Accra, May 29, GNA – Vice President John Dramani Mahama, on Wednesday said the challenges facing Ghana's education system were more fundamental than the duration of Senior High School (SHS).
He, therefore, charged participants at a two-day national forum on the duration of SHS to pay particular attention to issues of quality basic education, quality teacher training, teacher motivation and text books at the basic level.
The forum was organised in fulfilment of a manifesto promise by the ruling National Democratic Congress (NDC) to seek consensus on the duration of SHS, which used to be three year until the previous government increased it to four years a few years back.
Mr. Mahama noted that merely increasing the duration of SHS to four years without addressing the flaws of the basic education level had not made the situation any better.

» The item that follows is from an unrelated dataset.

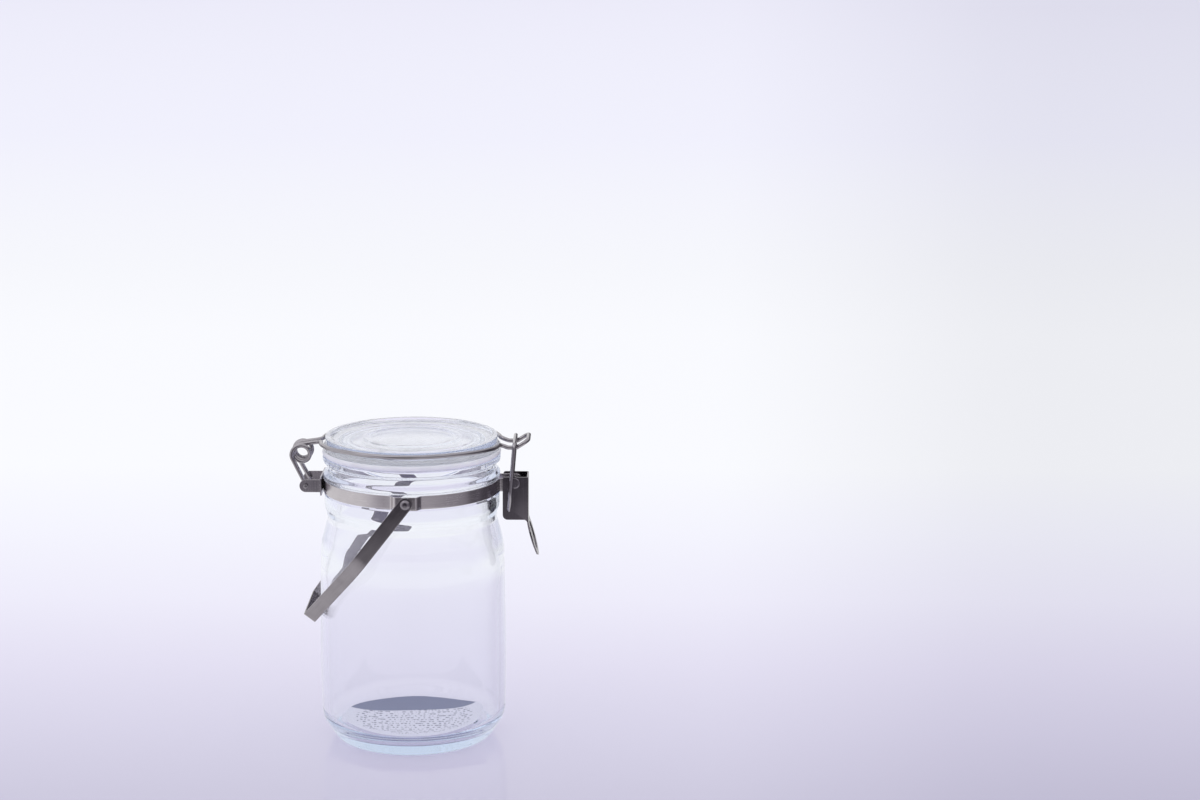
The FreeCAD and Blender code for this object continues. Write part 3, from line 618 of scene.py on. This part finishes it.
piece("band_strip", [neck_band_strip()], "jar", "neck_band", steel_band)
piece("handle_bow", [handle_bow()], "handle", "handle_strap", steel_handle)
piece("rivet_front", [rivet(-1)], "jar", "handle_rivet_front", headed_steel_painted_shade)
piece("rivet_back", [rivet(1)], "jar", "handle_rivet_back", headed_steel_painted_shade)
piece("pin_turned", [pin()], "jar", "lever_pin", headed_steel_painted_shade)
pressed("hinge_bracket", "jar", bracket_steel_painted_light, 0.2)
pressed("latch_lever", "lever", lever_steel_painted_shade, 0.2)

# ---- leaflet ----

def paper_disc():
    """Round sheet that has curled up at both sides: height grows with the fourth power of the distance from
    its middle line, and more towards the clamp."""
    edge, thickness, lift, curl, lean = 39.5, 0.22, 0.3, 5.0, 1.5
    r = np.r_[0, np.linspace(2, edge - 0.1, 30), edge, edge - 0.1, np.linspace(edge - 1.5, 0, 30)]
    a = np.linspace(0, 2 * np.pi, 160, endpoint=False)
    x, y = r[:, None] * np.cos(a), r[:, None] * np.sin(a)
    under = np.arange(len(r))[:, None] > 31
    out = x / edge
    z = FLOOR_INSIDE + lift + (curl + lean * out) * out ** 4 + np.where(under, 0, thickness)
    return np.stack([x, y, z], axis=-1)


piece("leaflet_sheet", [paper_disc()], "jar", "leaflet", paper, sharp=60)

# ---- floor, light and camera ----

# colour of the floor by the distance behind the jar's middle, in metres
FLOOR = ((-0.25, "B7B2CE"), (-0.106, "C6C2DA"), (0.003, "D3CFE6"), (0.13, "E0DCF1"), (0.279, "ECEAFA"),
         (0.457, "F3F3FE"), (0.674, "F9FAFF"), (1.29, "F9FAFF"), (1.75, "F6F7FD"))
FAR_FLOOR = ((1.75, "F6F7FD"), (3.31, "F0F0FE"), (7.75, "EBEAFA"))

# what stands round the jar, by the bearing from -Y in degrees, + towards the clamp
TENT = ((-180, "FFFFFF"), (-62, "FFFFFF"), (-44, "D8D6DC"), (-22, "9A979E"), (-10, "66626A"), (-4, "524E56"),
        (4, "5A565E"), (12, "A6A2AA"), (20, "BFBCC2"), (46, "ACA9B0"), (76, "A09DA4"), (82, "5A565E"),
        (90, "4A464E"), (95, "8E8A94"), (101, "4A464E"), (171, "545058"), (177, "FFFFFF"), (180, "FFFFFF"))
GLASS_SHARE = 0.3           # how much of it the blown glass shows; the rest is the plain surroundings


def tent_shine(tree, split):
    """What shining pieces see round the jar, by the bearing atan2(x, -y): white behind and at the hinge's
    side, grey in front, and dark past the clamp, as from a carton that stands there."""
    ahead = add(tree, "ShaderNodeMath", {"operation": "MULTIPLY", 1: -1.0}, _0=split.outputs[1])
    bearing = add(tree, "ShaderNodeMath", {"operation": "ARCTAN2"}, _0=split.outputs[0], _1=ahead.outputs[0])
    return graded(tree, bearing.outputs[0], [(np.radians(degrees), code) for degrees, code in TENT])


def shining_ray(tree):
    """1 for a ray thrown back by a surface with some roughness (metal, the lid, the floor), GLASS_SHARE for
    one thrown back by the blown glass, which has none, and 0 for the rest, rays that come through glass
    among them."""
    path = add(tree, "ShaderNodeLightPath")
    thrown = add(tree, "ShaderNodeMath", {"operation": "SUBTRACT", "use_clamp": True},
                 _0=path.outputs["Is Glossy Ray"], _1=path.outputs["Is Transmission Ray"])
    share = add(tree, "ShaderNodeMapRange", {3: 1.0, 4: GLASS_SHARE}, _0=path.outputs["Is Singular Ray"])
    shine = add(tree, "ShaderNodeMath", {"operation": "MULTIPLY"}, _0=thrown.outputs[0], _1=share.outputs[0])
    return shine.outputs[0]


def studio_floor():
    """Glossy acrylic sheet, lavender close by and paling to white further back. About a seventh of what it
    shows is the reflection, and half of the rest is plain colour, so that the shadow on it is faint. What
    shines sees the tent in it, but white in a strip from before the jar to behind it."""
    made, tree = material("acrylic sheet")
    place = add(tree, "ShaderNodeTexCoord").outputs["Object"]
    split = add(tree, "ShaderNodeSeparateXYZ", _0=place)
    close, distant = graded(tree, split.outputs[1], FLOOR), graded(tree, split.outputs[1], FAR_FLOOR)
    behind = add(tree, "ShaderNodeMath", {"operation": "GREATER_THAN", 1: FLOOR[-1][0]}, _0=split.outputs[1])
    colour = add(tree, "ShaderNodeMix", {"data_type": "RGBA"}, _0=behind.outputs[0], _6=close, _7=distant)
    plain = add(tree, "ShaderNodeEmission", {"Strength": 1.05}, Color=colour.outputs["Result"])
    lit = add(tree, "ShaderNodeBsdfDiffuse", Color=colour.outputs["Result"])
    body = add(tree, "ShaderNodeMixShader", {0: 0.5}, _1=plain.outputs[0], _2=lit.outputs[0])
    mirror = add(tree, "ShaderNodeBsdfGlossy", {"Roughness": 0.07})
    seen = add(tree, "ShaderNodeMixShader", {0: 0.15}, _1=body.outputs[0], _2=mirror.outputs[0])
    near = add(tree, "ShaderNodeMapRange", {1: -0.62, 2: -0.2}, _0=split.outputs[1])
    off = add(tree, "ShaderNodeMath", {"operation": "ABSOLUTE"}, _0=split.outputs[0])
    white = add(tree, "ShaderNodeMapRange", {1: 0.3, 2: 0.2, 3: 0.0}, _0=off.outputs[0], _4=near.outputs[0])
    cast = add(tree, "ShaderNodeMix", {"data_type": "RGBA"}, _0=white.outputs[0], _6=tent_shine(tree, split))
    cast.inputs[7].default_value = linear("FFFFFF")
    shade = add(tree, "ShaderNodeEmission", {"Strength": 1.0}, Color=cast.outputs["Result"])
    mixed = add(tree, "ShaderNodeMixShader", {}, _0=shining_ray(tree), _1=seen.outputs[0],
                _2=shade.outputs[0])
    add(tree, "ShaderNodeOutputMaterial", Surface=mixed.outputs[0])
    mesh = bpy.data.meshes.new("floor")
    x, y = np.meshgrid([-9.0, 9.0], [-9.0, 18.0])
    mesh.from_pydata(np.stack([x, y, 0 * x - 0.0001], axis=-1).reshape(-1, 3), [], [(0, 1, 3, 2)])
    mesh.materials.append(made)
    sheet = bpy.data.objects.new("floor", mesh)
    bpy.context.scene.collection.objects.link(sheet)


def studio_light():
    """A white tent: even light for what is matt, the tent's greys, white overhead, for what shines, and a
    soft lamp above."""
    world = bpy.data.worlds.new("studio")
    bpy.context.scene.world = world
    world.use_nodes = True
    tree = world.node_tree
    tree.nodes.clear()
    way = add(tree, "ShaderNodeTexCoord").outputs["Generated"]
    split = add(tree, "ShaderNodeSeparateXYZ", _0=way)
    high = add(tree, "ShaderNodeMapRange", {1: 0.25, 2: 0.6}, _0=split.outputs[2])
    shine = add(tree, "ShaderNodeMix", {"data_type": "RGBA"}, _0=high.outputs[0], _6=tent_shine(tree, split))
    shine.inputs[7].default_value = (1, 1, 1, 1)
    path = add(tree, "ShaderNodeLightPath")
    glossy = add(tree, "ShaderNodeBackground", {"Strength": 1.0}, Color=shine.outputs["Result"])
    even = add(tree, "ShaderNodeBackground", {"Color": (1, 1, 1, 1), "Strength": 1.0})
    seen = add(tree, "ShaderNodeBackground", {"Color": linear("FAFBFF"), "Strength": 1.0})
    dull = add(tree, "ShaderNodeMixShader", {}, _0=path.outputs["Is Diffuse Ray"], _1=seen.outputs[0],
               _2=even.outputs[0])
    shown = add(tree, "ShaderNodeMixShader", {}, _0=shining_ray(tree), _1=dull.outputs[0],
                _2=glossy.outputs[0])
    add(tree, "ShaderNodeOutputWorld", Surface=shown.outputs[0])
    lamp = bpy.data.lights.new("softbox", "AREA")
    lamp.size, lamp.energy = 1.2, 2.0
    made = bpy.data.objects.new("softbox", lamp)
    bpy.context.scene.collection.objects.link(made)
    made.location = (-0.9, -0.5, 1.5)
    made.rotation_mode = "QUATERNION"
    made.rotation_quaternion = (-made.location).to_track_quat("-Z", "Y")


def camera():
    lens = bpy.data.cameras.new("camera")
    lens.lens, lens.sensor_width = 78.5, 36.0
    made = bpy.data.objects.new("camera", lens)
    bpy.context.scene.collection.objects.link(made)
    made.location = (0.1059, -1.439, 0.4925)
    tilt, roll = Matrix.Rotation(np.radians(78.35), 3, "X"), Matrix.Rotation(np.radians(0.3), 3, "Z")
    made.rotation_euler = (tilt @ roll).to_euler()
    bpy.context.scene.camera = made


studio_floor()
studio_light()
camera()
bpy.context.scene.view_settings.view_transform = "Standard"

“I thought the purpose of making the duration of SHS four years was to strengthen the foundation of our education system and not to cover it up,” he said.
The Vice President said so long us basic level, including kindergarten, primary and Junior High School (JHS), remained challenged it did not matter if the duration of SHS was extended to 10 years, the results would still be bad.
“We need to go back to the basics and deal with the problems of non-availability of text books, poor teacher-motivation, poor quality teachers and inadequate facilities among other things,” he said.
Mr. Mahama noted that the problem was even worse in the rural areas, particularly in the less privileged schools, saying that children from such schools seemed to have been condemned to illiteracy and they never got the opportunity to be well prepared for SHS.
He said children from the few privileged schools did not have the same challenges as those from less-privileged school, adding that the privileged children usually entered SHS well prepared and did not need four years to complete and grasp their syllabi.
Mr. Mahama urged the participants to pay attention to the predicament of the less privileged schools and make recommendations on how to effectively address the fundamental flaws at the basic level.
He said government was committed to ensuring equitable access to quality education and that government was particularly interested in quality teacher training in Mathematics and Science.
Mr. Mahama debunked criticism raised against the forum by some education experts, saying that consultation would always be necessary no matter how much consultation that had been on a critical national issue as education.
Mr. Alex Tettey-Enyo, Minister of Education, expressed the confidence that the forum would emerged with recommendations that would put Ghana's education system on the path to greatness.
He noted that a number of forums had been held in the past on Ghana's education system, but this one promised to deliver a lasting solution to challenges.
The Minister urged participants to focus on addressing issues dispassionately.
About 700 participants and experts, drawn from the public and private sectors, as well as from civil society, were participating in the forum.